Problem
Copy exactly the lines from the first line of the records below through the line containing "Model this object", including both, and nothing else.

---------------

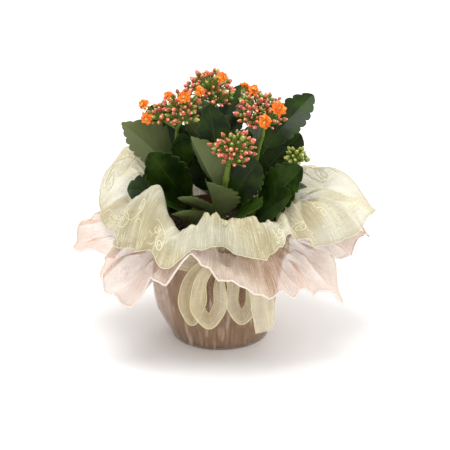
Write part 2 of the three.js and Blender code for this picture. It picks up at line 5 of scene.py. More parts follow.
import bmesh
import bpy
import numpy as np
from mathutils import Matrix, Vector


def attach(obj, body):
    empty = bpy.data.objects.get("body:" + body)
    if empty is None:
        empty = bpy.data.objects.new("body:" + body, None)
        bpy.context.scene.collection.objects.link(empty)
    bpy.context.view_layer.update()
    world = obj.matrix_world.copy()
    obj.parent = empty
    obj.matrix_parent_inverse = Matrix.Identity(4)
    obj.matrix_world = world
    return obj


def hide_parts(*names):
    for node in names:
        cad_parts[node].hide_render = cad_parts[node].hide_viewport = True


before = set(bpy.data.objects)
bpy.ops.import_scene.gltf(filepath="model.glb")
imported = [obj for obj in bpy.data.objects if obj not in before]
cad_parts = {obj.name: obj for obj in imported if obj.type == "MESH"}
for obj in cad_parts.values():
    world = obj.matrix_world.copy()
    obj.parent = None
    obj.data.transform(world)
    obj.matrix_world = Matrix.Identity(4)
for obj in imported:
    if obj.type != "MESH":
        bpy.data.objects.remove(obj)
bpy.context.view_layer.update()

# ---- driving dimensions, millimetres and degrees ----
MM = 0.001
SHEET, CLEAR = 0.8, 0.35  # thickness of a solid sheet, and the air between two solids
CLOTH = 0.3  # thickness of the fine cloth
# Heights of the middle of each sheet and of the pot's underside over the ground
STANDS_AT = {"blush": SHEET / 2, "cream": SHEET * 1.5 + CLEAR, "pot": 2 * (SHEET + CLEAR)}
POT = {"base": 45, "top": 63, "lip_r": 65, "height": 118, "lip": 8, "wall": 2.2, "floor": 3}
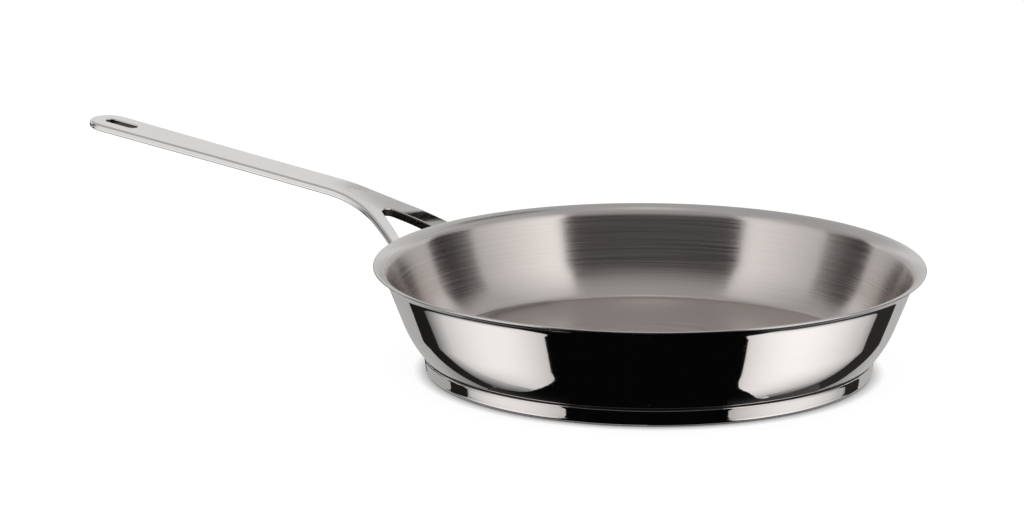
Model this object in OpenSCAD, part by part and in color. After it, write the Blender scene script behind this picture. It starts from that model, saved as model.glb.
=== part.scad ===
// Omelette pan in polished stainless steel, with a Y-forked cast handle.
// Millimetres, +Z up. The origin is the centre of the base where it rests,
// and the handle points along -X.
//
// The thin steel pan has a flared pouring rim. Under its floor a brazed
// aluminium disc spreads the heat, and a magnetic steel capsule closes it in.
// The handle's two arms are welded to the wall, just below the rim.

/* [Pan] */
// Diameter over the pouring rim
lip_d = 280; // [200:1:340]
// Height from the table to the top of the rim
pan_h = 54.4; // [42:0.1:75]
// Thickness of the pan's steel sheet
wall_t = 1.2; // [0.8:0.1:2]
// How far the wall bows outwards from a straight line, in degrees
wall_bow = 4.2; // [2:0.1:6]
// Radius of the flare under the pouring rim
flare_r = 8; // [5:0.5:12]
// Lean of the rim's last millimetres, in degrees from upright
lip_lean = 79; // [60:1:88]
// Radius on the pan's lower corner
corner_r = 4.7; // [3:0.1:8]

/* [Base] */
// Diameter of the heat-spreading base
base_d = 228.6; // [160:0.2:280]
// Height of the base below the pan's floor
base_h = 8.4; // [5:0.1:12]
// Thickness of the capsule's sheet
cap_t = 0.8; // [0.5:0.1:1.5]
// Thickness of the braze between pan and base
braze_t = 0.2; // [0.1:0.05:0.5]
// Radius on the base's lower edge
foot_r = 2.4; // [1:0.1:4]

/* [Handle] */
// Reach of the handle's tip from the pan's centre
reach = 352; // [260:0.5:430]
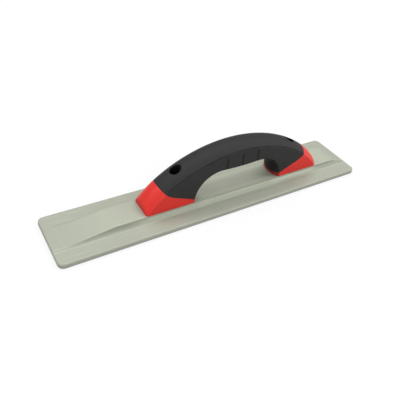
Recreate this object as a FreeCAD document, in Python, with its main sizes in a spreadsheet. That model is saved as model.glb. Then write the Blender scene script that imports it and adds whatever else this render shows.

---------------

Response below
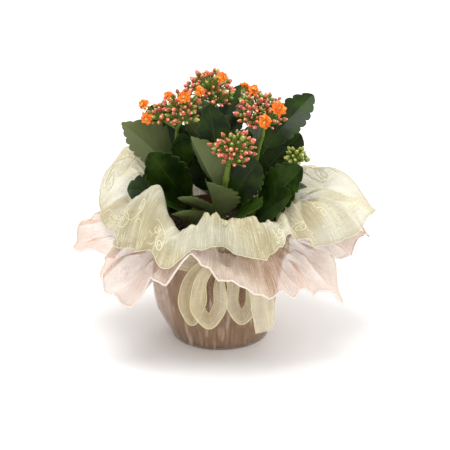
Write part 2 of the three.js and Blender code for this picture. It picks up at line 5 of scene.py. More parts follow.
import bmesh
import bpy
import numpy as np
from mathutils import Matrix, Vector


def attach(obj, body):
    empty = bpy.data.objects.get("body:" + body)
    if empty is None:
        empty = bpy.data.objects.new("body:" + body, None)
        bpy.context.scene.collection.objects.link(empty)
    bpy.context.view_layer.update()
    world = obj.matrix_world.copy()
    obj.parent = empty
    obj.matrix_parent_inverse = Matrix.Identity(4)
    obj.matrix_world = world
    return obj


def hide_parts(*names):
    for node in names:
        cad_parts[node].hide_render = cad_parts[node].hide_viewport = True


before = set(bpy.data.objects)
bpy.ops.import_scene.gltf(filepath="model.glb")
imported = [obj for obj in bpy.data.objects if obj not in before]
cad_parts = {obj.name: obj for obj in imported if obj.type == "MESH"}
for obj in cad_parts.values():
    world = obj.matrix_world.copy()
    obj.parent = None
    obj.data.transform(world)
    obj.matrix_world = Matrix.Identity(4)
for obj in imported:
    if obj.type != "MESH":
        bpy.data.objects.remove(obj)
bpy.context.view_layer.update()

# ---- driving dimensions, millimetres and degrees ----
MM = 0.001
SHEET, CLEAR = 0.8, 0.35  # thickness of a solid sheet, and the air between two solids
CLOTH = 0.3  # thickness of the fine cloth
# Heights of the middle of each sheet and of the pot's underside over the ground
STANDS_AT = {"blush": SHEET / 2, "cream": SHEET * 1.5 + CLEAR, "pot": 2 * (SHEET + CLEAR)}
POT = {"base": 45, "top": 63, "lip_r": 65, "height": 118, "lip": 8, "wall": 2.2, "floor": 3}
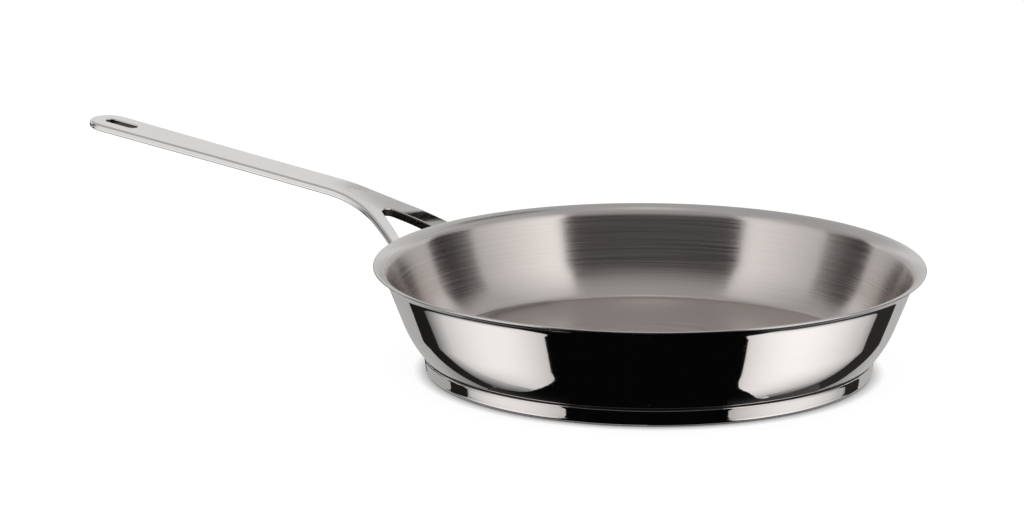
Model this object in OpenSCAD, part by part and in color. After it, write the Blender scene script behind this picture. It starts from that model, saved as model.glb.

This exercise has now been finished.